### What needs to be done
Nothing but the lines from the one containing "screw = stand * (shank + cone)" down to the one containing "obj.matrix_world = world", both included, should be echoed, and each exactly as it stands.
──────── Data lines
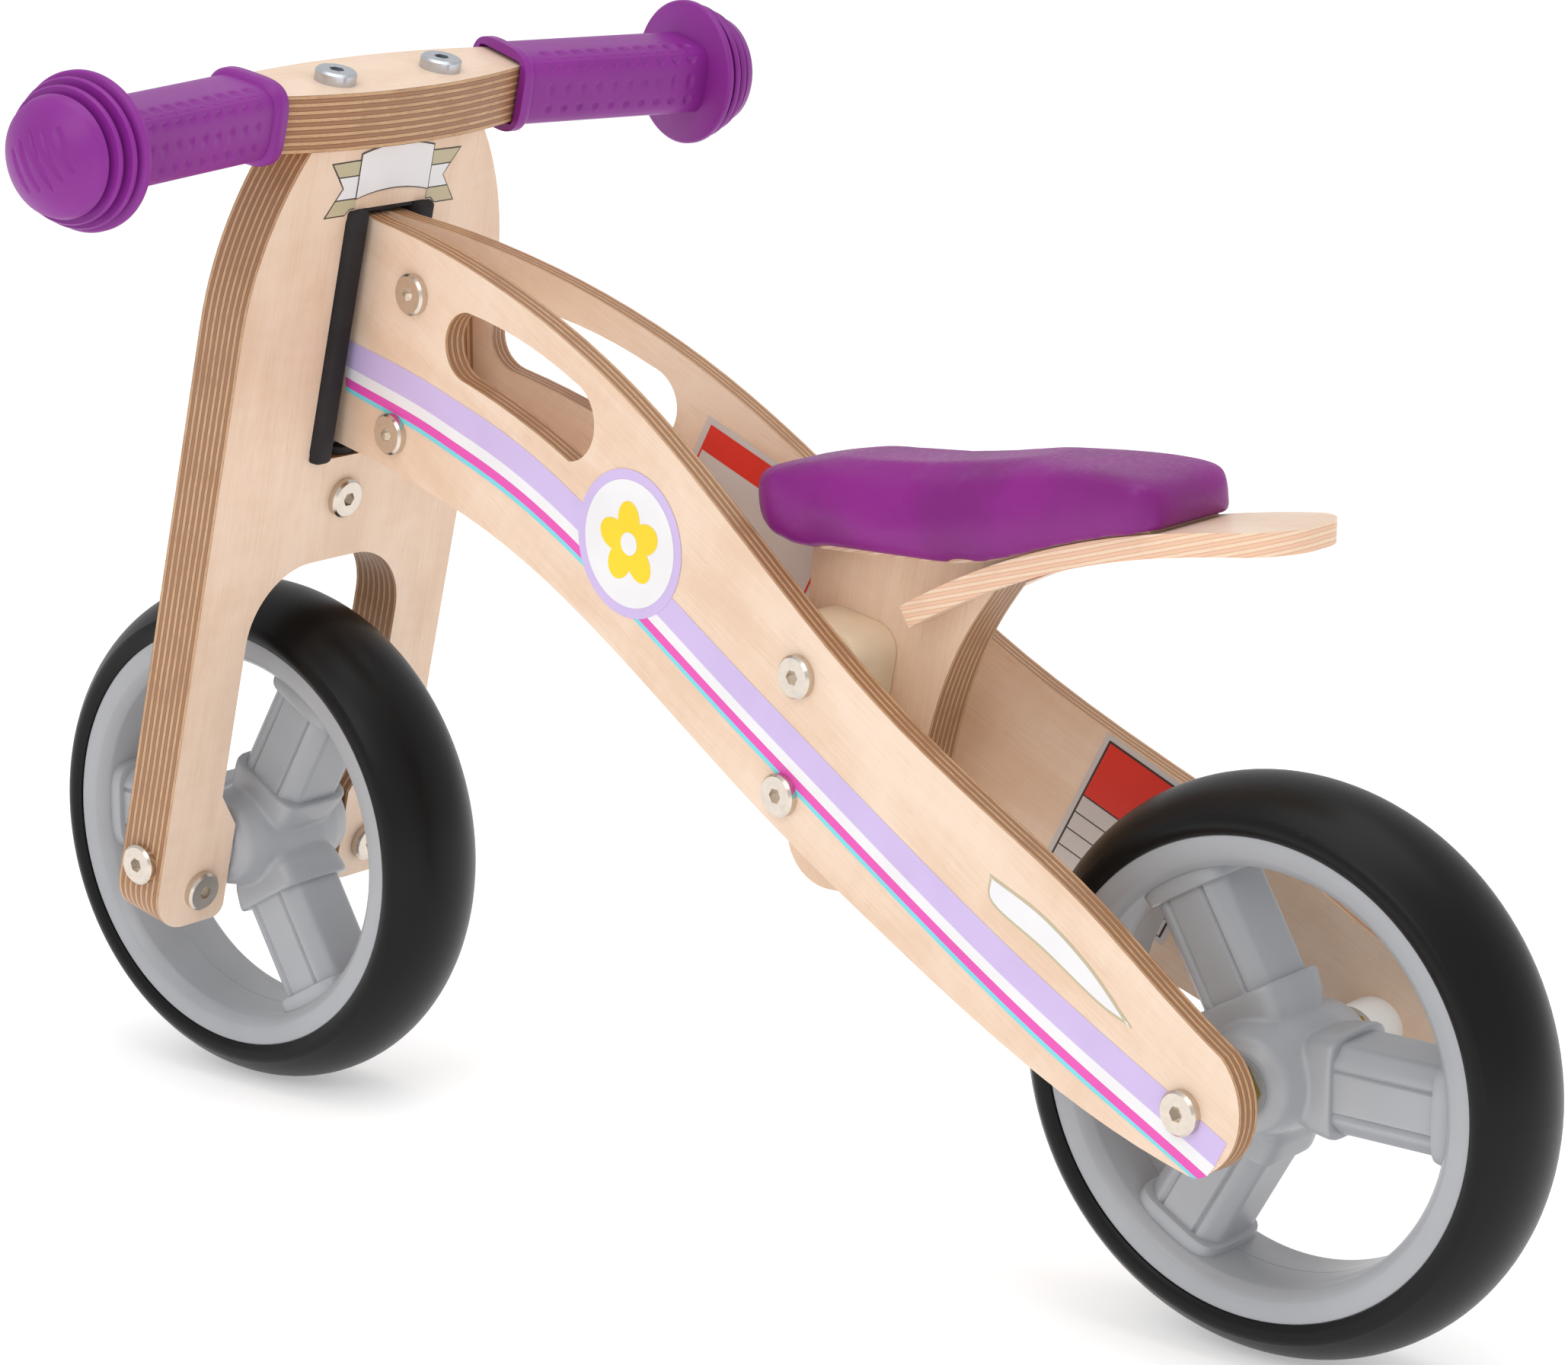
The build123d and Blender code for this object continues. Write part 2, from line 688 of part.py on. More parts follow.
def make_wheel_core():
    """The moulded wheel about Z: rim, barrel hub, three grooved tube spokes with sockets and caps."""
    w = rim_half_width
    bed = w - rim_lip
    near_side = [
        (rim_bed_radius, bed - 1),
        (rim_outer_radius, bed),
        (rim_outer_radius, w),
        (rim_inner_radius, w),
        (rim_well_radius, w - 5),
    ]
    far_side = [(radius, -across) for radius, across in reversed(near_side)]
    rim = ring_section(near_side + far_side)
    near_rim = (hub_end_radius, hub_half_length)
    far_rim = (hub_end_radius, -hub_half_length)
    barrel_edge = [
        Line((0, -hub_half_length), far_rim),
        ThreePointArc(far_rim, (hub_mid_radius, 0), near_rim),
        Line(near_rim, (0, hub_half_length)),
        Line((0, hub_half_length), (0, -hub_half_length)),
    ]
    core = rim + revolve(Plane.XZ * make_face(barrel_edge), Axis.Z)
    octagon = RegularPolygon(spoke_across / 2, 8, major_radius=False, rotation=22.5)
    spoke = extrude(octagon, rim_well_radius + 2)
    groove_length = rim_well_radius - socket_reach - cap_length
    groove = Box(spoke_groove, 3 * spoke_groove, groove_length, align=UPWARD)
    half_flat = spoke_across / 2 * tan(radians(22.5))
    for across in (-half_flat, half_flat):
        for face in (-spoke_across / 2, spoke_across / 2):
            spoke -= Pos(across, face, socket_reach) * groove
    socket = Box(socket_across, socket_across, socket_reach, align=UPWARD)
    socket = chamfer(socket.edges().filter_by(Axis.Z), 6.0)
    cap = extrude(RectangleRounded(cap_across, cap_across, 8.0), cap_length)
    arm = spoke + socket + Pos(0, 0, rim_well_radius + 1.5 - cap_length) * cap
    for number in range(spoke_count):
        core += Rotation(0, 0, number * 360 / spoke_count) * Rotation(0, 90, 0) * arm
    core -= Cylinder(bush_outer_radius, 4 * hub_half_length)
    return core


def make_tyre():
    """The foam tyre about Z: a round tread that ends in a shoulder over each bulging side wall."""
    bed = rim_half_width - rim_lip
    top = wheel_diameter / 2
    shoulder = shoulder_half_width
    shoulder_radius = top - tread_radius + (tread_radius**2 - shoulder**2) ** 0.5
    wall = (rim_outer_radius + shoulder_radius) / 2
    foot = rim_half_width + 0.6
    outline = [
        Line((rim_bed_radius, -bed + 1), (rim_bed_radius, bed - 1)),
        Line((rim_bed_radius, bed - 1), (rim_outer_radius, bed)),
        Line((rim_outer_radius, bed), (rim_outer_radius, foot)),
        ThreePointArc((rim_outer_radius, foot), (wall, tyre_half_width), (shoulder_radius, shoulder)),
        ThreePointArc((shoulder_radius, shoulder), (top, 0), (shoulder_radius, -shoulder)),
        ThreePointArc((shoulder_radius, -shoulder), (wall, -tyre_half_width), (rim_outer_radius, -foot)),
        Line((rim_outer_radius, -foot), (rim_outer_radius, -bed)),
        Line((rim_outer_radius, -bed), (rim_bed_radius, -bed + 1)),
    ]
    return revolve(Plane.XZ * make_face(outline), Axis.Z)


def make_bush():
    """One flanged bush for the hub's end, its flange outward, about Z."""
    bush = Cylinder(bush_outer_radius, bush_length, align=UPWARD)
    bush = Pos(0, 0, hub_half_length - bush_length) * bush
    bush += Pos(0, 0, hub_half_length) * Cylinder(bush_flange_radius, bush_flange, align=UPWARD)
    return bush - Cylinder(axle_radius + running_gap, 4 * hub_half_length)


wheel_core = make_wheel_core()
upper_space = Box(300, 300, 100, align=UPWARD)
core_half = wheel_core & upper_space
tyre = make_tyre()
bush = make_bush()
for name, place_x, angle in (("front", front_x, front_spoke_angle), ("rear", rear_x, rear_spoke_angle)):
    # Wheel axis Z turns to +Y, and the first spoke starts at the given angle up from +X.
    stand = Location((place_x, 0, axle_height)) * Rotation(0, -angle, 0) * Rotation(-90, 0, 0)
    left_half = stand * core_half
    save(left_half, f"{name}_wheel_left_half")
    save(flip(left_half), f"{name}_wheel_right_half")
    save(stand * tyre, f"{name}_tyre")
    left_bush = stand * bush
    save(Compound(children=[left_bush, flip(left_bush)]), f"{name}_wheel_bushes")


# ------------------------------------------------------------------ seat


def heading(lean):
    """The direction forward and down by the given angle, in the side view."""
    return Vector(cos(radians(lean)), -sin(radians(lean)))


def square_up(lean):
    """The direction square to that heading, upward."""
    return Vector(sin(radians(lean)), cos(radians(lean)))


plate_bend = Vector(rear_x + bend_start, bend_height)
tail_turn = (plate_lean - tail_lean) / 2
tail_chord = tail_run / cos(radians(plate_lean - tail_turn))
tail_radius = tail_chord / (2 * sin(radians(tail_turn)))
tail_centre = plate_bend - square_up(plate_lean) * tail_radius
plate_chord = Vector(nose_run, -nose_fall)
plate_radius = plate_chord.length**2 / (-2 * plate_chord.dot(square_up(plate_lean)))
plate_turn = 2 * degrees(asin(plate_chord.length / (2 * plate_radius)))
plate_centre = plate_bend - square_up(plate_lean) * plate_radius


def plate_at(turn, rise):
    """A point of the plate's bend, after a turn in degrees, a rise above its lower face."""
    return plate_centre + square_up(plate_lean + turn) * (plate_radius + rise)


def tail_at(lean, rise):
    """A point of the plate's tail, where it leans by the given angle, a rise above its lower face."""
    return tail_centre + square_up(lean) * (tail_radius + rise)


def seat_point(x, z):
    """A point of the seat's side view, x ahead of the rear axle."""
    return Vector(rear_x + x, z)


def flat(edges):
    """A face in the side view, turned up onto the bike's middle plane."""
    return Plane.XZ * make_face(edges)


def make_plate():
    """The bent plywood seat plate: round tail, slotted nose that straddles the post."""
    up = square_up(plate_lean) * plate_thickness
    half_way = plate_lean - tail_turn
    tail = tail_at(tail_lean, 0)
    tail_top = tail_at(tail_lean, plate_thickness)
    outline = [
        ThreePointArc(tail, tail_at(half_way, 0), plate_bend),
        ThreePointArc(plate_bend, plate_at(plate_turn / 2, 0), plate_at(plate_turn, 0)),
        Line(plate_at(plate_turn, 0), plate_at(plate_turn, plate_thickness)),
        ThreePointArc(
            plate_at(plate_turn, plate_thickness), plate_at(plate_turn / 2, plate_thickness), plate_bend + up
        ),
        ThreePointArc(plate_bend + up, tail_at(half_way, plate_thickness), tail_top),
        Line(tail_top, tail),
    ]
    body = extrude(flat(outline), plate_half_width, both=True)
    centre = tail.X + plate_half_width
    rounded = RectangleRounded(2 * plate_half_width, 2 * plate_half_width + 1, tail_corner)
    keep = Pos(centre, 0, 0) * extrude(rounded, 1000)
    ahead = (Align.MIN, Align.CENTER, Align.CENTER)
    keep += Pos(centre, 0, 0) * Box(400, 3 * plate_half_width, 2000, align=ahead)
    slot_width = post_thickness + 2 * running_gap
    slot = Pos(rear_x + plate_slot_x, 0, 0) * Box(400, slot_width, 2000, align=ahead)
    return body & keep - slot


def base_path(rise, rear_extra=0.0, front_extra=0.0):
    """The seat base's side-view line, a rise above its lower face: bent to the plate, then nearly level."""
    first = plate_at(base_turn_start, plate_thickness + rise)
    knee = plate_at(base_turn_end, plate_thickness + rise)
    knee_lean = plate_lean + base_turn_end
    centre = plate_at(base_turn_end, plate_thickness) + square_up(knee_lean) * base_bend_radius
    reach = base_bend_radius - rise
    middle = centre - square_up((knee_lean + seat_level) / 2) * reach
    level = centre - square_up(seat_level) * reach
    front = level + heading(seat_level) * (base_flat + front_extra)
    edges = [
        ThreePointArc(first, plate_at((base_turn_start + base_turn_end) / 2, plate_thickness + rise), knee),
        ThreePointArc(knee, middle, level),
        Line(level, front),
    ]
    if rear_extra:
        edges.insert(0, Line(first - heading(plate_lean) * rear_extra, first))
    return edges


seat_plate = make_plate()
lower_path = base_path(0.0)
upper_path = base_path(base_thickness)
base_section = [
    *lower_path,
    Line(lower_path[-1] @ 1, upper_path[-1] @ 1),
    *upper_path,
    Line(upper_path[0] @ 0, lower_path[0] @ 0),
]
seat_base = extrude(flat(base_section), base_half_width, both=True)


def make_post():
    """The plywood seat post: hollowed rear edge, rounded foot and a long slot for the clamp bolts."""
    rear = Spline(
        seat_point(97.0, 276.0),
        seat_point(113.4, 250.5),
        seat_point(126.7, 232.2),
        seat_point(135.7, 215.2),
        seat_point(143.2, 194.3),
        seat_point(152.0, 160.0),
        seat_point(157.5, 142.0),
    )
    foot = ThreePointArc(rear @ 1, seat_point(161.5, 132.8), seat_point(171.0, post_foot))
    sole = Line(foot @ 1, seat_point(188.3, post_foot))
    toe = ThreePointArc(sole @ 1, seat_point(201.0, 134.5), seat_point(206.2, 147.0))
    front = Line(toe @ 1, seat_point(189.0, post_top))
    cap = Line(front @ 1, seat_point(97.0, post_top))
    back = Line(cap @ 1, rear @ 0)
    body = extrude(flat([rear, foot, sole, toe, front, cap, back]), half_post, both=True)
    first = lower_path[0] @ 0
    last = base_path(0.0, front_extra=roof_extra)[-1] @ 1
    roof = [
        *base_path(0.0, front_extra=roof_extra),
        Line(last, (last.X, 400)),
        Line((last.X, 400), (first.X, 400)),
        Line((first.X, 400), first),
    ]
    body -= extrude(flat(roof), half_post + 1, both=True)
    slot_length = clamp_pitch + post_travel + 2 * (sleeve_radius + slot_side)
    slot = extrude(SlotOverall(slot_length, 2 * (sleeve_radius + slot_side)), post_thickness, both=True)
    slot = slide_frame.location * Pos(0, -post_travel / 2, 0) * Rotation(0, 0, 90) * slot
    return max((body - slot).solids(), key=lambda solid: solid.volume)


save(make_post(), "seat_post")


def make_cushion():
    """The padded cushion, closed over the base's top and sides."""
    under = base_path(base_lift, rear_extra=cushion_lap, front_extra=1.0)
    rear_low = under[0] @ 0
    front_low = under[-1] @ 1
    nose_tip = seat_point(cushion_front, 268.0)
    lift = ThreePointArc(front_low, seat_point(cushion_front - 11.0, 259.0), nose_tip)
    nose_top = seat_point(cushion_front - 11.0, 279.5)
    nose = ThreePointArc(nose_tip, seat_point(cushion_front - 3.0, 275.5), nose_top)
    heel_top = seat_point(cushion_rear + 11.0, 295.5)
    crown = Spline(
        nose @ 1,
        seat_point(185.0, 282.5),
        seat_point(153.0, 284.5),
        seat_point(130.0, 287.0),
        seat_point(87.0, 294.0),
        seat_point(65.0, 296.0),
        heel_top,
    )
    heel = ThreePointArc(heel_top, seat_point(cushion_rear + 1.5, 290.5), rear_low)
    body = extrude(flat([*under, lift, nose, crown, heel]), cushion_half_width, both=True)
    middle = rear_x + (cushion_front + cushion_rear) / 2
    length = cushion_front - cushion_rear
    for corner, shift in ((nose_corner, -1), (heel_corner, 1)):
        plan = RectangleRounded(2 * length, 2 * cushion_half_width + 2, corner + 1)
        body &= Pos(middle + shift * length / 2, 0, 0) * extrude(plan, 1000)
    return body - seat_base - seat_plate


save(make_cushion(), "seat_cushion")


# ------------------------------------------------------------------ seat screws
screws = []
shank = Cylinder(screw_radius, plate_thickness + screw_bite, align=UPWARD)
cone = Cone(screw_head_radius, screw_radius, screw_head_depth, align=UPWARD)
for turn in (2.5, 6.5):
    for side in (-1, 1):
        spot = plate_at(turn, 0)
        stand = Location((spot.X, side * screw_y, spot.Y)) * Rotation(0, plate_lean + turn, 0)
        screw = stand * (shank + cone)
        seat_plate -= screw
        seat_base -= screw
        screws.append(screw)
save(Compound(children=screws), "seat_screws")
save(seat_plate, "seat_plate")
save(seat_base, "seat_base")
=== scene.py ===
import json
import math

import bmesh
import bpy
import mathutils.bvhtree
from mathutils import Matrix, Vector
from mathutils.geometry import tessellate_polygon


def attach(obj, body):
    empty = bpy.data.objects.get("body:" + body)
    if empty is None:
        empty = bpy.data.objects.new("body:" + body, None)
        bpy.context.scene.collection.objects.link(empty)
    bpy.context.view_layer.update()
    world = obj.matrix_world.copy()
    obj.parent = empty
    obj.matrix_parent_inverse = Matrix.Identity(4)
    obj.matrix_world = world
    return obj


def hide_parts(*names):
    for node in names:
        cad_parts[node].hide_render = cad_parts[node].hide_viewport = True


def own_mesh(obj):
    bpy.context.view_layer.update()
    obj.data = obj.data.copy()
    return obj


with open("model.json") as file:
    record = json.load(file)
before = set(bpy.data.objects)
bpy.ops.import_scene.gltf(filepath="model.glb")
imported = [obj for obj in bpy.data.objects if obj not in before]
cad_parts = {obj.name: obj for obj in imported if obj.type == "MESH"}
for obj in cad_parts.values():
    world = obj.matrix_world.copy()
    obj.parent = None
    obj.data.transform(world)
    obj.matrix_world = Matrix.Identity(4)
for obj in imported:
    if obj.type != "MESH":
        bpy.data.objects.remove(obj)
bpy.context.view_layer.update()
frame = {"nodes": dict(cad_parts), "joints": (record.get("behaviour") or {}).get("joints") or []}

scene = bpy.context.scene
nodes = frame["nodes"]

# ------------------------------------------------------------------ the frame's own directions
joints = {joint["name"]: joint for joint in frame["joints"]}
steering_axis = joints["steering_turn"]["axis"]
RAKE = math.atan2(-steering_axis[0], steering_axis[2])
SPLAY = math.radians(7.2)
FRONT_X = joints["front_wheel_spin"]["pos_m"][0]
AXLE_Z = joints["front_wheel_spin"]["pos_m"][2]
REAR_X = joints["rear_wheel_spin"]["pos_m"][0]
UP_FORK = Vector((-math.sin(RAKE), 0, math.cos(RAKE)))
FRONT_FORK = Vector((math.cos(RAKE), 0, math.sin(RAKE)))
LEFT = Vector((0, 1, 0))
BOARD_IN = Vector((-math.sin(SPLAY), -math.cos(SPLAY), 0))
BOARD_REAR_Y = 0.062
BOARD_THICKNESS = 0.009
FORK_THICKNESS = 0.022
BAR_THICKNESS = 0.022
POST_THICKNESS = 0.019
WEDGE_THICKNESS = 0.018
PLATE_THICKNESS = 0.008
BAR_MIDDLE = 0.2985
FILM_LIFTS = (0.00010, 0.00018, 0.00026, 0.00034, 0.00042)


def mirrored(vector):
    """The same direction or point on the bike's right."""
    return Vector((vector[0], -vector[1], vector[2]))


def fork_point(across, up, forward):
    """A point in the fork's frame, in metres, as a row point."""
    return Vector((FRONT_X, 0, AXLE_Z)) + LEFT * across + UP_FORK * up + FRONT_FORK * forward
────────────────
### Reply
        screw = stand * (shank + cone)
        seat_plate -= screw
        seat_base -= screw
        screws.append(screw)
save(Compound(children=screws), "seat_screws")
save(seat_plate, "seat_plate")
save(seat_base, "seat_base")
=== scene.py ===
import json
import math

import bmesh
import bpy
import mathutils.bvhtree
from mathutils import Matrix, Vector
from mathutils.geometry import tessellate_polygon


def attach(obj, body):
    empty = bpy.data.objects.get("body:" + body)
    if empty is None:
        empty = bpy.data.objects.new("body:" + body, None)
        bpy.context.scene.collection.objects.link(empty)
    bpy.context.view_layer.update()
    world = obj.matrix_world.copy()
    obj.parent = empty
    obj.matrix_parent_inverse = Matrix.Identity(4)
    obj.matrix_world = world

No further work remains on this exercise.